Here is a close-up of the HDPE shoulder brackets. The two brackets needed for each shoulder are a mirror image of each other forming a left and right pair. While the standard Robotis brackets available in the Bioloid kits might do the job, these custom brackets allow for the minimum gap between the two servos, just enough for clearance as the shoulder swings outwards.

Just to check on how much weight he's gaining; the scales say 857 grams so far. The target weight for the whole robot including battery is around 2kg.

The next steps involve machining the other 6 shoulder brackets needed, thermoforming the head plate, drilling the holes needed in the shin parts, and making the feet. Because I have a fair bit on the go at the moment, it is just a matter of grabbing an hour here or there to progress the build, but at least it's getting exciting with real physical assembly taking place!

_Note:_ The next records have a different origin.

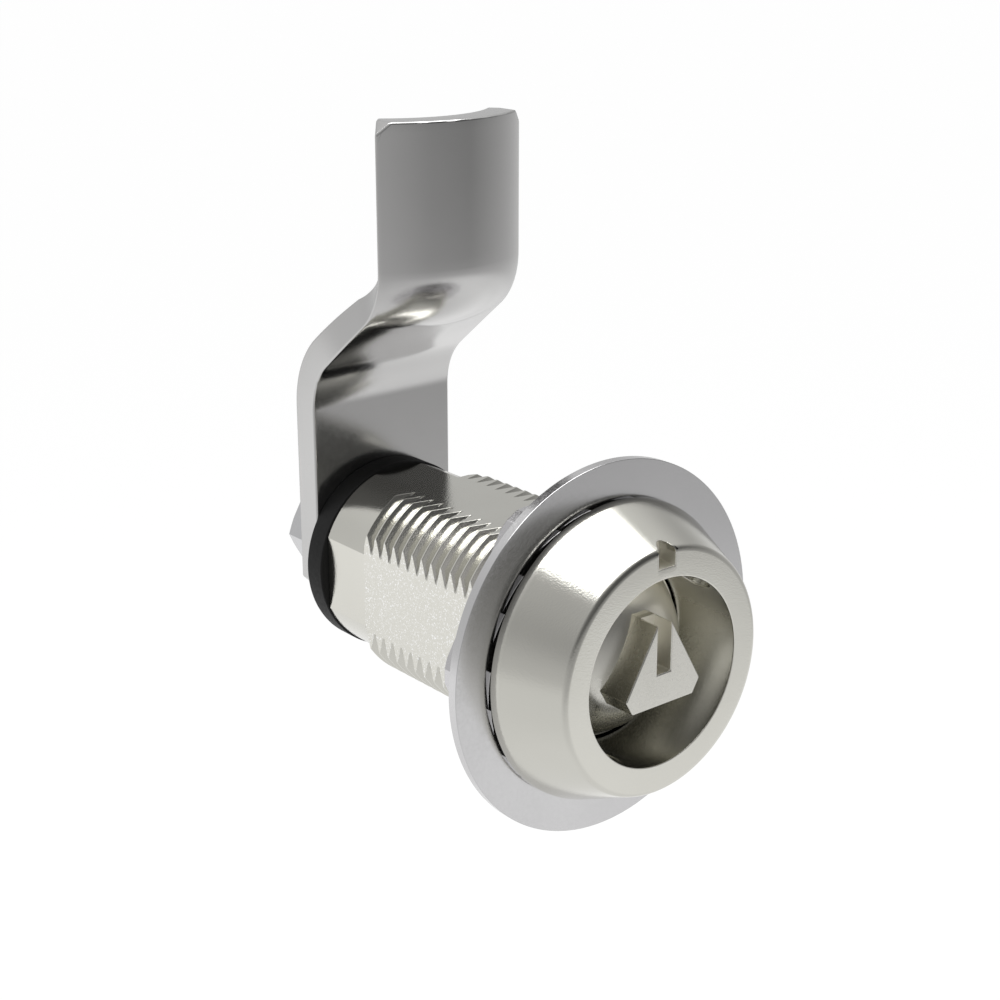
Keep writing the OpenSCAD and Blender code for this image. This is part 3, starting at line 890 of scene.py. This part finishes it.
def makeCam(size):
    stations = camStations(size)
    ring = 2 * (size["widthSteps"] + 1)
    points = [point for station in stations for point in camSection(station, size)]
    faces = []
    for row in range(len(stations) - 1):
        for place in range(ring):
            after = (place + 1) % ring
            faces.append([row * ring + place, (row + 1) * ring + place,
                          (row + 1) * ring + after, row * ring + after])
    last = (len(stations) - 1) * ring
    for place in range(size["widthSteps"]):
        other = ring - 1 - place
        faces.append([place, place + 1, other - 1, other])
        faces.append([last + place, last + other, last + other - 1, last + place + 1])
    cam = solidFrom("cam_sheet", points, faces)
    half = size["square"] / 2
    rear = size["front"] + size["thick"] + past
    cut(cam, block("hole", (-half, size["front"] - past, -half), (half, rear, half)))
    front = size["front"] - size["crank"] - size["bulge"] - past
    for outward in (-1, 1):
        side = outward * size["width"] / 2
        for upward, edge, chamfer in ((1, size["top"], size["tipChamfer"]),
                                      (-1, size["bottom"], size["heelChamfer"])):
            corner = [(side - outward * (chamfer + 1), edge + upward),
                      (side + outward, edge - upward * (chamfer + 1)),
                      (side + outward, edge + upward)]
            cut(cam, prism("corner", corner, front, rear))
    return softenEdges(cam, [
        (lambda middle: max(abs(middle.x), abs(middle.z)) < half + 0.1, size["holeEdge"]),
        (everywhere, size["edge"])], 3, 35)


finishPiece(makeCam(camSizes), zincCam, "rotor", ["cam"])
print("cam is made")


# Washers and screw that hold the cam

fixingSizes = {"front": 37.4, "flatOuter": 14.0, "flatThick": 1.6, "springOuter": 11.8,
               "springThick": 1.6, "hole": 6.4, "split": 1.0, "splitSlant": 25,
               "shank": 5.96, "shankRoot": 4.9, "shankPitch": 1.0, "length": 16.0,
               "shankPlain": 2.5, "grooveHalf": 0.06, "grooveOver": 0.05, "shankEdge": 0.02,
               "headFlats": 10.0, "headHigh": 4.0, "headChamfer": 0.4, "edge": 0.1}


def ringPlate(name, hole, outer, front, rear):
    return revolve(name, [(hole / 2, front), (outer / 2, front), (outer / 2, rear),
                          (hole / 2, rear)], 128)


def makeFixing(size):
    seat = size["front"] + size["flatThick"]
    flat = softenEdges(ringPlate("cam_flat_washer", size["hole"], size["flatOuter"],
                                 size["front"], seat), [(everywhere, size["edge"])], 3)
    head = seat + size["springThick"]
    spring = ringPlate("cam_spring_washer", size["hole"], size["springOuter"], seat, head)
    gap = block("split", (-size["split"] / 2, -4, 0), (size["split"] / 2, 4, 12))
    gap.data.transform(Matrix.Translation((0, (seat + head) / 2, 0))
                       @ Matrix.Rotation(math.radians(size["splitSlant"]), 4, "Z"))
    spring = softenEdges(cut(spring, gap), [(everywhere, size["edge"])], 3, clamp=True)

    screw = hexBlank("cam_screw_body", size["headFlats"], size["headChamfer"], head,
                     head + size["headHigh"])
    shank, root, tip = size["shank"] / 2, size["shankRoot"] / 2, head - size["length"]
    rodShape = revolve("shank", [(0, tip), (root, tip), (shank, tip + shank - root),
                                 (shank, head + past), (0, head + past)], 96)
    pitch, outer = size["shankPitch"], shank + size["grooveOver"]
    cut(rodShape, fromTree("groove", helixTree, {
        "Turns": (size["length"] - size["shankPlain"]) / pitch, "Pitch": pitch,
        "Start": tip - pitch / 2, "Inner radius": root, "Outer radius": outer,
        "Inner half width": size["grooveHalf"],
        "Outer half width": size["grooveHalf"] + (outer - root) * math.tan(math.radians(30)),
        "Steps per turn": 48}))
    cut(screw, rodShape, "UNION")
    screw = softenEdges(screw, [(lambda middle: middle.y > head - 0.1, size["edge"]),
                                (everywhere, size["shankEdge"])], 2, clamp=True)
    return flat, spring, screw


flatWasher, springWasher, camScrew = makeFixing(fixingSizes)
finishPiece(flatWasher, brightSteel, "rotor", ["cam_washer"])
finishPiece(springWasher, brightSteel, "rotor", ["spring_lock_washer"])
finishPiece(camScrew, brightSteel, "rotor", ["cam_screw"])
print("washers and screw are made")


# Floor, backdrop and light

studio = {
    "floorHeight": -0.2, "floorReach": 6.0, "floorTone": 0.9, "shade": 0.2, "white": 1.15,
    "mirrorTone": 0.74, "world": 0.4,
    "softbox": {"place": (0.005, 0.085, 0.32), "size": (0.37, 0.23), "power": 0.9},
}

# plain surround seen only in polished faces: its outline as (radius, height) in metres, and
# its tone at some slopes of the line of sight, by compass angle from the rear over the right
surround = {
    "outline": [(0.01, -0.19), (0.2, -0.19), (0.4, -0.19), (0.54, -0.19), (0.6, -0.12),
                (0.6, 0.05), (0.58, 0.2), (0.52, 0.34), (0.46, 0.42), (0.36, 0.5), (0.24, 0.55)],
    "angles": (-180, -140, -90, -40, 0, 55, 100, 140, 180),
    "tones": [
        (-0.95, (0.78,) * 9),
        (-0.60, (0.72, 0.68, 0.72, 0.88, 0.88, 1.05, 0.90, 0.88, 0.72)),
        (-0.45, (0.66, 0.60, 0.72, 0.95, 0.84, 0.90, 0.84, 0.88, 0.66)),
        (-0.28, (0.45, 0.52, 0.72, 0.98, 0.80, 0.74, 0.56, 0.47, 0.45)),
        (-0.08, (0.32, 0.45, 0.56, 0.66, 0.62, 0.68, 0.46, 0.27, 0.32)),
        (0.35, (0.10, 0.14, 0.42, 0.62, 0.58, 0.50, 0.28, 0.08, 0.10)),
        (0.78, (0.12, 0.16, 0.50, 0.74, 0.74, 0.78, 0.55, 0.08, 0.10)),
        (0.92, (0.40, 0.40, 0.60, 0.74, 0.74, 0.76, 0.60, 0.40, 0.40)),
    ],
}


def makeStage(setup):
    # white to the camera, a light grey in mirrors, with a soft shadow of the object
    size, height = setup["floorReach"], setup["floorHeight"]
    mesh = bpy.data.meshes.new("floor")
    mesh.from_pydata([(-size, -size, height), (size, -size, height), (size, size, height),
                      (-size, size, height)], [], [(0, 1, 2, 3)])
    floor = addObject("floor", mesh)
    material, tree, shader = startMaterial("paleFloor")
    shader.inputs["Base Color"].default_value = (*(setup["floorTone"],) * 3, 1)
    shader.inputs["Roughness"].default_value = 0.9
    shader.inputs["Specular IOR Level"].default_value = 0.0
    glow = addNode(tree, "ShaderNodeEmission")
    glow.inputs["Color"].default_value = (1, 1, 1, 1)
    tree.links.new(rayTone(tree, setup["white"], setup["mirrorTone"], 0), glow.inputs["Strength"])
    blend = addNode(tree, "ShaderNodeMixShader")
    tree.links.new(rayTone(tree, 1 - setup["shade"], 1 - setup["shade"], 0), blend.inputs[0])
    tree.links.new(shader.outputs[0], blend.inputs[1])
    tree.links.new(glow.outputs[0], blend.inputs[2])
    tree.links.new(blend.outputs[0], tree.nodes["Material Output"].inputs["Surface"])
    mesh.materials.append(material)

    world = bpy.data.worlds.new("studioWorld")
    scene.world = world
    world.use_nodes = True
    tree = world.node_tree
    back = tree.nodes["Background"]
    back.inputs["Color"].default_value = (1, 1, 1, 1)
    tree.links.new(rayTone(tree, 1.0, setup["mirrorTone"], setup["world"]),
                   back.inputs["Strength"])


def rayTone(tree, camera, mirror, rest):
    # one value for camera rays, one for glossy and transmission rays and one for all others
    rays = addNode(tree, "ShaderNodeLightPath")
    both = mathNode(tree, "MAXIMUM", rays.outputs["Is Glossy Ray"],
                    rays.outputs["Is Transmission Ray"])
    inMirror = mathNode(tree, "MULTIPLY", both, mirror - rest)
    inCamera = mathNode(tree, "MULTIPLY", rays.outputs["Is Camera Ray"], camera - rest)
    return mathNode(tree, "ADD", mathNode(tree, "ADD", inMirror, inCamera), rest)


def areaLight(name, setup, aim=(0, 0.01, 0.01)):
    data = bpy.data.lights.new(name, "AREA")
    data.shape = "RECTANGLE"
    data.size, data.size_y = setup["size"]
    data.energy = setup["power"]
    lamp = bpy.data.objects.new(name, data)
    scene.collection.objects.link(lamp)
    place = Vector(setup["place"])
    lamp.location = place
    lamp.rotation_euler = (Vector(aim) - place).to_track_quat("-Z", "Y").to_euler()


def makeSurround(setup):
    # ring-shaped card round the whole set, with soft changes of tone
    count, points, faces = 48, [], []
    for radius, height in setup["outline"]:
        for place in range(count):
            angle = 2 * math.pi * place / count
            points.append((radius * math.sin(angle), radius * math.cos(angle), height))
    for row in range(len(setup["outline"]) - 1):
        for place in range(count):
            after = (place + 1) % count
            faces.append((row * count + place, row * count + after,
                          (row + 1) * count + after, (row + 1) * count + place))
    mesh = bpy.data.meshes.new("surround")
    mesh.from_pydata(points, [], faces)
    material, tree, shader = startMaterial("surround")
    shader.inputs["Base Color"].default_value = (0, 0, 0, 1)
    shader.inputs["Specular IOR Level"].default_value = 0
    shader.inputs["Emission Color"].default_value = (1, 1, 1, 1)
    place = addNode(tree, "ShaderNodeTexCoord")
    sight = addNode(tree, "ShaderNodeVectorMath", operation="NORMALIZE")
    apart = addNode(tree, "ShaderNodeSeparateXYZ")
    tree.links.new(place.outputs["Object"], sight.inputs[0])
    tree.links.new(sight.outputs[0], apart.inputs[0])
    compass = mathNode(tree, "ARCTAN2", apart.outputs["X"], apart.outputs["Y"])
    turn = mathNode(tree, "ADD", mathNode(tree, "DIVIDE", compass, 2 * math.pi), 0.5)
    tone, before = None, None
    for slope, tones in setup["tones"]:
        ramp = addNode(tree, "ShaderNodeValToRGB")
        stops = ramp.color_ramp.elements
        for angle, value in zip(setup["angles"], tones):
            at = (angle + 180) / 360
            stop = stops[0] if at == 0 else stops[-1] if at == 1 else stops.new(at)
            stop.color = (value, value, value, 1)
        tree.links.new(turn, ramp.inputs[0])
        if tone is None:
            tone, before = ramp.outputs["Color"], slope
            continue
        fade = rangeNode(tree, apart.outputs["Z"], before, slope,
                         interpolation_type="SMOOTHSTEP")
        tone, before = mixNode(tree, "RGBA", fade, tone, ramp.outputs["Color"]), slope
    tree.links.new(tone, shader.inputs["Emission Strength"])
    mesh.materials.append(material)
    ring = addObject("surround", mesh)
    ring.visible_camera = False
    ring.visible_diffuse = False
    ring.visible_shadow = False


makeStage(studio)
areaLight("softbox", studio["softbox"])
makeSurround(surround)
scene.view_settings.view_transform = "Standard"
print("studio is set")
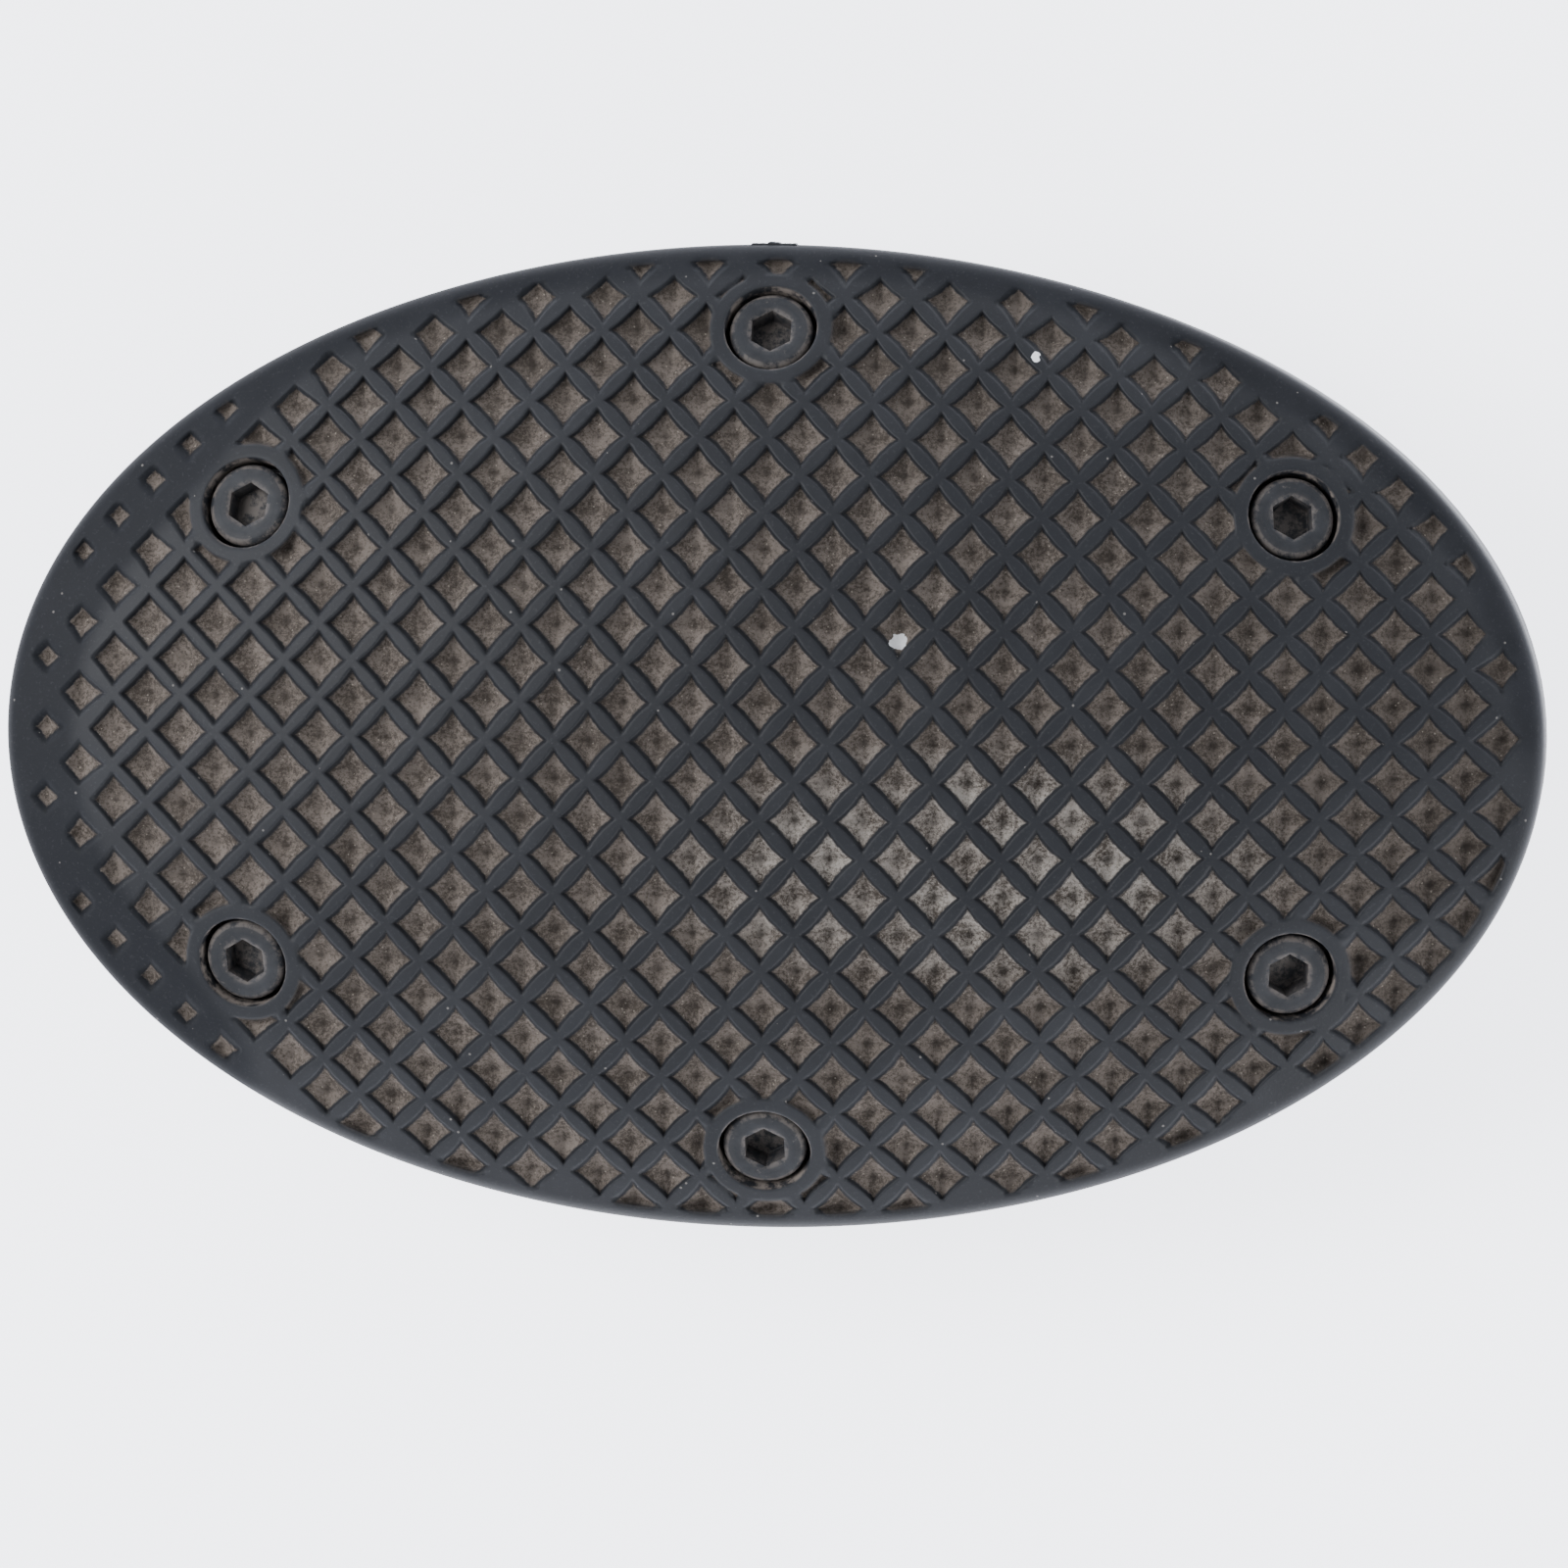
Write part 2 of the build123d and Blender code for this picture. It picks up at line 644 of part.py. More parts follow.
with BuildPart() as base_shell:
    # tray with a wall whose top falls towards the toe
    with BuildSketch(Plane.XY.offset(base_bottom)):
        Ellipse(*base_outer)
    extrude(amount=far)
    with BuildSketch(Plane.XY.offset(floor_top)):
        Ellipse(*base_inner)
    extrude(amount=far, mode=Mode.SUBTRACT)
    wall_plane = Plane(
        origin=(0, 0, wall_top_height), x_dir=(1, 0, 0), z_dir=(0, wall_top_fall, 1)
    )
    split(bisect_by=wall_plane, keep=Keep.BOTTOM)
    # central housing
    with BuildSketch(Plane.XY.offset(base_bottom)):
        with Locations((0, housing_mid_y)):
            RectangleRounded(2 * housing_half_length, housing_width, housing_round + 1)
    extrude(amount=housing_top - base_bottom)
    fillet(base_shell.faces().sort_by(Axis.Z)[-1].edges(), housing_round)
    # tunnel from the housing to the toe wall, for the jack
    block((tunnel_x[0] - tunnel_wall, tunnel_x[1] + tunnel_wall), (housing_toe - 2, 40.6),
          (base_bottom, tunnel_roof + tunnel_wall))
    block((jack_x - 5, jack_x + 5), (jack_body_end_y, jack_face_y), (base_bottom, jack_z + 4.2))
    # hinge ears
    for ear in ear_centres:
        with BuildSketch(Plane.YZ.offset(ear - ear_width / 2)):
            with Locations((hinge_y, hinge_z)):
                Circle(ear_radius)
            with Locations((hinge_y, (hinge_z + floor_top) / 2 - 0.5)):
                Rectangle(2 * ear_radius, hinge_z - floor_top + 1)
        extrude(amount=ear_width)
    # spring pegs, stop posts and screw bosses
    disc([(-spring_x, spring_y), (spring_x, spring_y)], spring_peg_radius,
         floor_top, floor_top + peg_length)
    disc([(-stop_x, stop_y), (stop_x, stop_y)], stop_radius + stop_post_rim, floor_top,
         stop_top - stop_bumper_height)
    disc(cover_screw_points, 3.4, floor_top, base_bottom + cover_screw_length - 0.5)
    # housing inside, open below
    with BuildSketch(Plane.XY.offset(base_bottom - past)):
        with Locations((0, housing_mid_y)):
            RectangleRounded(
                2 * (housing_half_length - housing_wall),
                housing_width - 2 * housing_wall,
                housing_round,
            )
    extrude(amount=roof - base_bottom + 1, mode=Mode.SUBTRACT)
    # board posts hang from the housing roof
    disc(board_post_points, board_post_radius, board_top, roof + housing_wall / 4)
    # tunnel inside, open below
    block(tunnel_x, (housing_toe - 2.5, 40.3), (base_bottom - past, tunnel_roof), Mode.SUBTRACT)
    # slot for the sector's arm
    block((-sector_slot_half, sector_slot_half), sector_slot_y, (roof - past, housing_top + past),
          Mode.SUBTRACT)
    # flat face and hole for the jack
    block((jack_x - 5.2, jack_x + 5.2), (jack_face_y, jack_face_y + 4),
          (base_bottom - past, jack_z + 8), Mode.SUBTRACT)
    rod_y((jack_x, jack_z), jack_nose_radius, (jack_body_end_y - past, jack_nose_end_y + past),
          Mode.SUBTRACT)
    # hinge pin, cover screws, board screws and bracket screws
    rod_x([(hinge_y, hinge_z)], pin_radius, (-pin_half_length - far, pin_half_length + far),
          Mode.SUBTRACT)
    disc(cover_screw_points, cover_screw_radius, base_bottom - past,
         foot_height + cover_screw_length, Mode.SUBTRACT)
    disc(board_post_points, board_screw_radius, board_z, board_z + board_screw_length,
         Mode.SUBTRACT)
    disc(bracket_screw_points, sector_screw_radius, roof - past,
         housing_top - bracket_screw_cover, Mode.SUBTRACT)
    disc(foot_points, stem_radius + 1.2, base_bottom - past, base_bottom + 0.8, Mode.SUBTRACT)
save(base_shell, "base_shell")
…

The nice people at Pololu have produced the laser cut acrylic panels which make up most of the body components of the Quadruped4 robot, and they arrived here in Melbourne yesterday.

I put together the base plate and side walls, and mounted on the robotics controller board, so I could get an idea of how it will all come together.

These two images show reality versus cad! There's a bit of catch up to do... But the slots in all the panels aligned well, and the PCB fitted in place correctly, as did the WiFi antenna tail.

I have a bit of precision acrylic bending to do to create the aesthetic bends in the top cover, and especially the head with its "Johnny 5" eyebrows.

I also have to purchase the rest of the AX-12 servos (I only have two at this point), and cnc cut the shoulder brackets which are custom designed offset brackets for the Ax-12's.